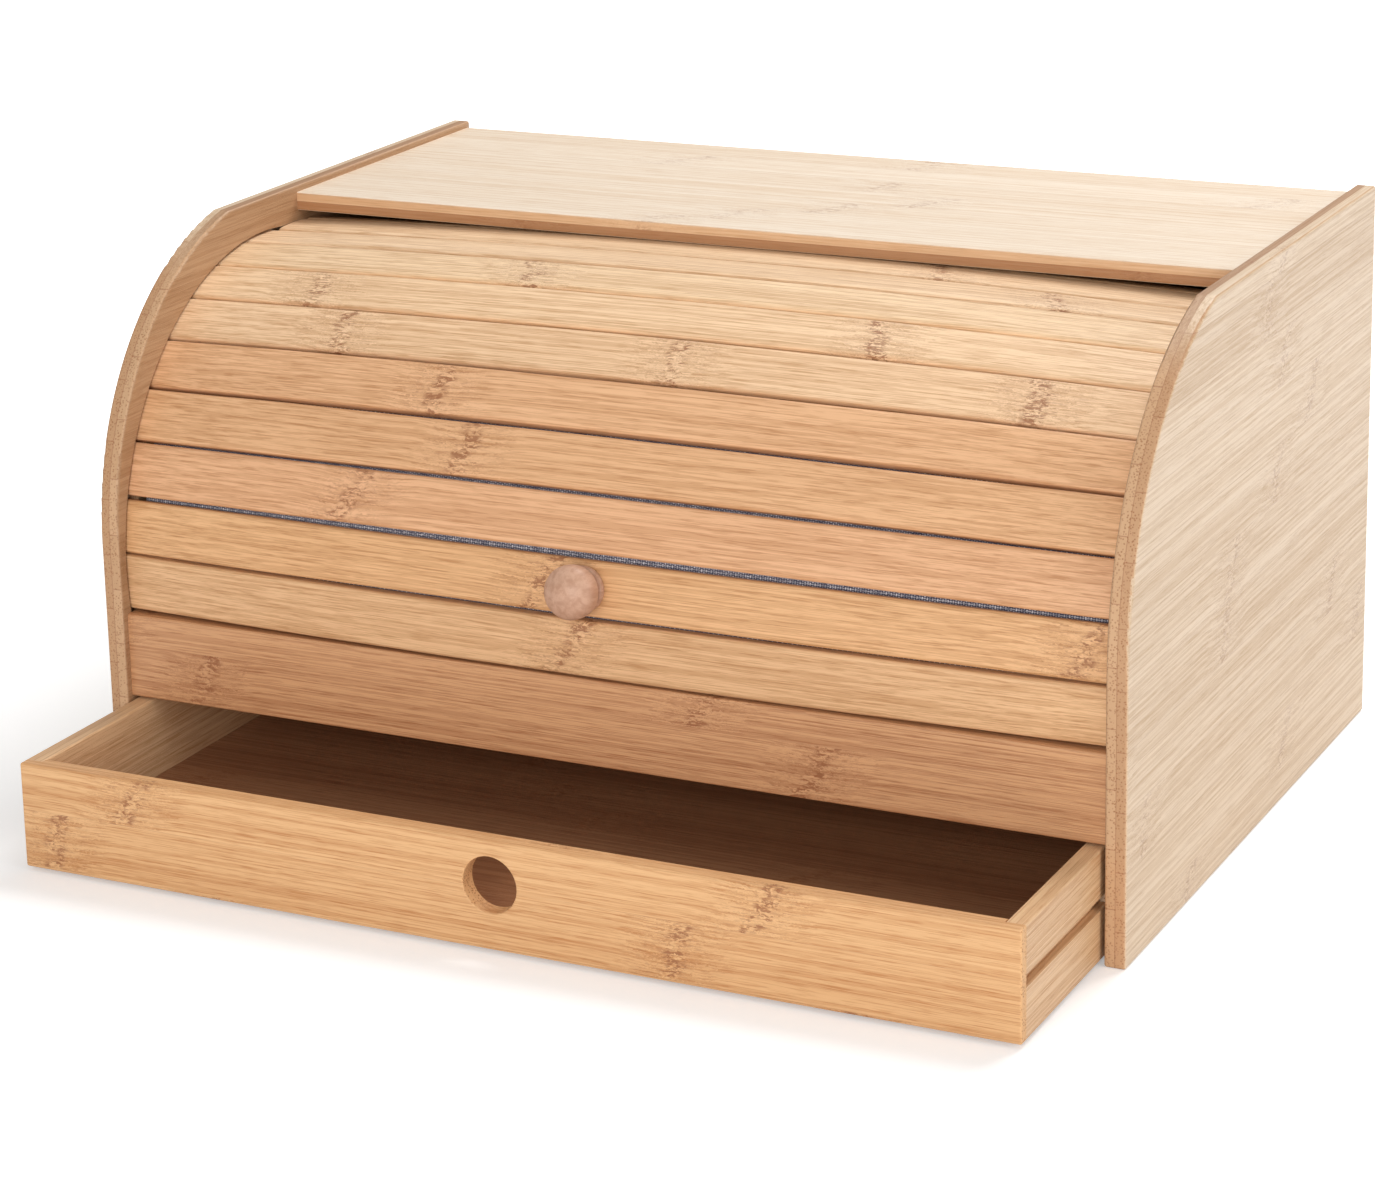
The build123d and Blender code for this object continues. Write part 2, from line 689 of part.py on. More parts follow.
with BuildPart() as drawer_bottom_screws:
    with Locations(*bottom_screw_places):
        add(one_screw.part)

drawer_bottom_screws.part.label = "drawer_bottom_screws"
export_step(drawer_bottom_screws.part, "parts/drawer_bottom_screws.step")

# ---- runners that carry the drawer -----------------------------------------------------------------
with BuildPart() as drawer_runner_left:
    board_box(
        (-inner_x - runner_inlet, runner_front_y, runner_z - runner_height / 2),
        (-inner_x - runner_inlet + runner_width, runner_back_y, runner_z + runner_height / 2),
    )
    with Locations(
        *[Plane(origin=(-inner_x, y, runner_z), z_dir=(1, 0, 0)) for y in pins_at]
    ):
        Hole(pin_radius + pin_clearance)

drawer_runner_left.part.label = "drawer_runner_left"
export_step(drawer_runner_left.part, "parts/drawer_runner_left.step")

with BuildPart() as drawer_runner_right:
    mirror(drawer_runner_left.part, about=Plane.YZ)

drawer_runner_right.part.label = "drawer_runner_right"
export_step(drawer_runner_right.part, "parts/drawer_runner_right.step")

with BuildPart() as runner_pins:
    for side in (-1, 1):
        head_x = inner_x + runner_inlet - runner_width
        middle_x = side * (head_x + pin_length / 2)
        with Locations(
            *[Plane(origin=(middle_x, y, runner_z), z_dir=(1, 0, 0)) for y in pins_at]
        ):
            Cylinder(pin_radius, pin_length)

runner_pins.part.label = "runner_pins"
export_step(runner_pins.part, "parts/runner_pins.step")

print("door range: open", open_angle, "degrees about y", round(axis_y, 3), "z", round(axis_z, 3))
print("drawer: closed", -drawer_rest_opening, "from rest, drawer length", round(drawer_length, 2))
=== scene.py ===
"""Dresses a bamboo bread box: a roll-up door of slats on a woven cloth, over a shallow drawer.

Everything is in metres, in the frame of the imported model. The boards, the knob and the fastenings
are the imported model's own pieces, which get their finishes here. The slats and the cloth behind
them are new surfaces that stand for the plain ones.
"""

import bpy
import numpy as np
from bpy.props import FloatProperty, FloatVectorProperty, PointerProperty
from bpy.types import Operator, Panel, PropertyGroup
from mathutils import Matrix, Vector


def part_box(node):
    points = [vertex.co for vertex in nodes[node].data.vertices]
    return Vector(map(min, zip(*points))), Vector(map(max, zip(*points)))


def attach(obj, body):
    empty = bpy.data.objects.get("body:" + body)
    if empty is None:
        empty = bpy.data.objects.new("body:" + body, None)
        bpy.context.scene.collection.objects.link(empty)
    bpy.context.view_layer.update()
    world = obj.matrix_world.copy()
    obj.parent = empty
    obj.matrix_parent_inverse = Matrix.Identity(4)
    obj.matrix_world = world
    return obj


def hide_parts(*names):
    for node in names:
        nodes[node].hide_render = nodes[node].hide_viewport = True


bl_info = {
    "name": "Bread Box With Drawer",
    "version": (1, 0, 0),
    "blender": (4, 5, 0),
    "location": "3D View > Sidebar > Bread Box",
    "description": "Dresses a bamboo bread box with a roll-up slatted door and a shallow drawer",
    "category": "Object",
}

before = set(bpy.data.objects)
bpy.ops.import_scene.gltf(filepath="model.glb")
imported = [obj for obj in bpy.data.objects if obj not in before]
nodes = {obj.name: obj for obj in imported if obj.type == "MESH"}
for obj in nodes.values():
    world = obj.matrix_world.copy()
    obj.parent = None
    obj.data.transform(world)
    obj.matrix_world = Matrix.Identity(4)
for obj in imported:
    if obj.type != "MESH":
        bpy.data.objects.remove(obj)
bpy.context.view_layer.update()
MM = 0.001

# The grain's three directions as object axes: along the fibres, across the strips and through the
# board.
ALONG_X_UPRIGHT = ("X", "Z", "Y")
ALONG_X_FLAT = ("X", "Y", "Z")
ALONG_Y_UPRIGHT = ("Y", "Z", "X")
ONE_STRIP = 1.0  # a strip wider than any board, so that no glued joint shows
ONE_PLY = 1.0  # a middle beyond any board, so that no second ply shows


def tint(red, green, blue):
    """Linear colour of three display values from 0 to 255."""
    shown = np.array((red, green, blue)) / 255
    linear = np.where(shown <= 0.04045, shown / 12.92, ((shown + 0.055) / 1.055) ** 2.4)
    return tuple(float(value) for value in linear)


# ---- what a user would change ------------------------------------------------------------------
def colour_setting(label, description, default):
    return FloatVectorProperty(
        name=label, description=description, subtype="COLOR", size=3, min=0, max=1, default=default
    )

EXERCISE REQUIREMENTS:
Working from the data above, extract solely the lines from the one containing "middle_x = side" through the one containing "from mathutils import Matrix, Vector", exactly as they appear, both included.

EXERCISE SOLUTION:
        middle_x = side * (head_x + pin_length / 2)
        with Locations(
            *[Plane(origin=(middle_x, y, runner_z), z_dir=(1, 0, 0)) for y in pins_at]
        ):
            Cylinder(pin_radius, pin_length)

runner_pins.part.label = "runner_pins"
export_step(runner_pins.part, "parts/runner_pins.step")

print("door range: open", open_angle, "degrees about y", round(axis_y, 3), "z", round(axis_z, 3))
print("drawer: closed", -drawer_rest_opening, "from rest, drawer length", round(drawer_length, 2))
=== scene.py ===
"""Dresses a bamboo bread box: a roll-up door of slats on a woven cloth, over a shallow drawer.

Everything is in metres, in the frame of the imported model. The boards, the knob and the fastenings
are the imported model's own pieces, which get their finishes here. The slats and the cloth behind
them are new surfaces that stand for the plain ones.
"""

import bpy
import numpy as np
from bpy.props import FloatProperty, FloatVectorProperty, PointerProperty
from bpy.types import Operator, Panel, PropertyGroup
from mathutils import Matrix, Vector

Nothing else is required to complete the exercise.